Wigal’s final exercise had the writers revisiting their childhood as they penned their piece in crayon. Choosing crayons at random, the writers linked each color to a sense.

One example, courtesy of Pearl S. Buck Birthplace Board of Directors president Kirk Judd, was that “Yellow walks like a duck, looks like a duck and quacks like a duck, but I don’t know if it is a duck.”

A founding member of Allegheny Echoes, Wigal leads the creative writing program – where she focuses on poetry and short fiction – and has been featured as a performance poet and workshop leader throughout West Virginia and the Appalachian region.

In 2005, Wigal was one of the featured artists at the Caldwell County Arts Council in North Carolina, where she participated in a two-and three-dimensional art and poetry presentation.

Her interest in performance poetry began at an early age.

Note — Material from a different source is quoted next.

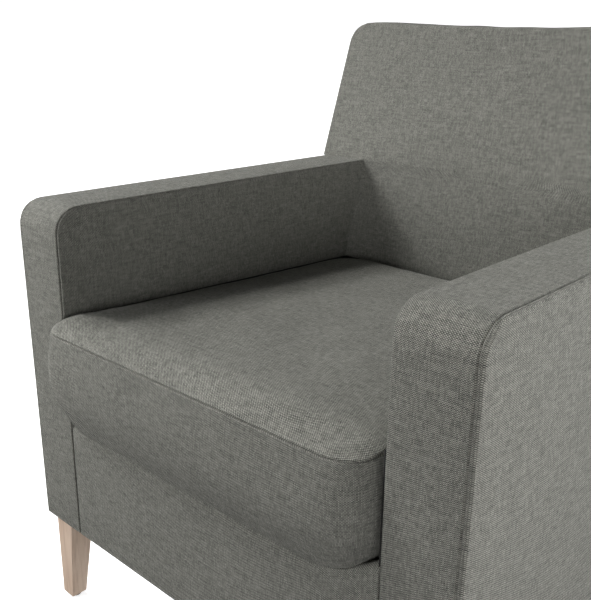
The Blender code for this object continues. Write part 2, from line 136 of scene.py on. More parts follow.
# ---- materials -------------------------------------------
class Surface:
    """A material and short ways to add nodes to it."""

    def __init__(self, name, roughness, specular=0.5, metallic=0.0, sheen=0.0):
        self.material = bpy.data.materials.new(name)
        self.material.use_nodes = True
        self.tree = self.material.node_tree
        self.shader = self.tree.nodes["Principled BSDF"]
        self.shader.inputs["Roughness"].default_value = roughness
        self.shader.inputs["Specular IOR Level"].default_value = specular
        self.shader.inputs["Metallic"].default_value = metallic
        self.shader.inputs["Sheen Weight"].default_value = sheen
        self.shader.inputs["Sheen Roughness"].default_value = 0.5

    def set(self, socket, value):
        if isinstance(value, bpy.types.NodeSocket):
            self.tree.links.new(value, socket)
        else:
            socket.default_value = value

    def math(self, operation, *values):
        node = self.tree.nodes.new("ShaderNodeMath")
        node.operation = operation
        for socket, value in zip(node.inputs, values):
            self.set(socket, value)
        return node.outputs[0]

    def mix(self, share, first, second):
        node = self.tree.nodes.new("ShaderNodeMix")
        self.set(node.inputs["Factor"], share)
        self.set(node.inputs["A"], first)
        self.set(node.inputs["B"], second)
        return node.outputs["Result"]

    def join(self, x, y, z=0.0):
        node = self.tree.nodes.new("ShaderNodeCombineXYZ")
        for socket, value in zip(node.inputs, (x, y, z)):
            self.set(socket, value)
        return node.outputs[0]

    def stretched(self, coordinates, scales):
        """The coordinates, each multiplied by its own scale."""
        return self.join(*(self.math("MULTIPLY", value, scale) for value, scale in zip(coordinates, scales)))

    def split(self, vector):
        node = self.tree.nodes.new("ShaderNodeSeparateXYZ")
        self.set(node.inputs[0], vector)
        return node.outputs

    def cloth_place(self):
        node = self.tree.nodes.new("ShaderNodeUVMap")
        node.uv_map = "cloth"
        return node.outputs[0]

    def place(self):
        return self.tree.nodes.new("ShaderNodeTexCoord").outputs["Object"]

    def noise(self, vector, scale, detail=2.0, roughness=0.5):
        node = self.tree.nodes.new("ShaderNodeTexNoise")
        node.inputs["Scale"].default_value = scale
        node.inputs["Detail"].default_value = detail
        node.inputs["Roughness"].default_value = roughness
        self.set(node.inputs["Vector"], vector)
        return node.outputs[0]

    def random(self, vector):
        node = self.tree.nodes.new("ShaderNodeTexWhiteNoise")
        node.noise_dimensions = "3D"
        self.set(node.inputs["Vector"], vector)
        return node.outputs[0]

    def ramp(self, value, *stops):
        node = self.tree.nodes.new("ShaderNodeValToRGB")
        elements = node.color_ramp.elements
        while len(elements) < len(stops):
            elements.new(0.5)
        for element, (position, colour) in zip(elements, stops):
            element.position = position
            element.color = (*colour, 1.0)
        self.set(node.inputs[0], value)
        return node.outputs[0]

    def bump(self, height, distance, strength=1.0):
        node = self.tree.nodes.new("ShaderNodeBump")
        node.inputs["Distance"].default_value = distance
        node.inputs["Strength"].default_value = strength
        self.set(node.inputs["Height"], height)
        self.set(self.shader.inputs["Normal"], node.outputs[0])

    def colour(self, value):
        self.set(self.shader.inputs["Base Color"], value)


WARP = 0.00135                 # spacing of the threads that run up the cloth
WEFT = 0.00100                 # and of those that run across it
WARP_DRIFT = 0.0009            # how far the threads wander from straight lines
WEFT_DRIFT = 0.0016
THREAD_DEPTH = 0.00045
WARP_RUN, WEFT_RUN = 6.0, 5.0  # crossings over which a thread keeps its tone
WARP_TONE, WARP_SPREAD = 0.55, 0.34
WEFT_TONE, WEFT_SPREAD = 0.06, 0.28
SLUB = 0.50                    # how much thick and thin places in the weft change the tone
PATCH = 0.05                   # how much the tone changes from place to place
YARN_COLOURS = ((0.0, (0.018, 0.019, 0.017)), (0.5, (0.252, 0.252, 0.222)), (1.0, (0.560, 0.552, 0.490)))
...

“My mother’s family loved poetry and would recite poems from their childhood,” Wigal said in an interview for the West Virginia Literary Soul blog. “Long poems, short poems, epic poems – even poems they had written themselves. I fell in love with the cadence, rhythm and words. Poetry is meant to be spoken – to be an audio and emotional experience.

“Performance poetry was not something that I consciously made a decision to take up, and I do not consider myself a “performance poet” – rather a poet who also performs her work. I believe you must put poetry in your own mouth in order to experience it completely. Poetry lives best beyond the page.”

When she is not leading workshops or performing her work, Wigal lives in Parkersburg, with her husband and dog.

The workshop was sponsored by the Pearl S. Buck Birthplace Foundation, through a grant from the Pocahontas County Convention and Visitors Bureau 2015 Calvin W. Price Appalachian Enrichment Series, and is in keeping with the vision statement of the Foundation: “To maintain the house and property of the birthplace of Pearl S. Buck and to foster her wish expressed in the book My Mother’s House that it should be a living ‘gateway to new thoughts and dreams and ways of life’ wherein art, music and education are valued and promoted.”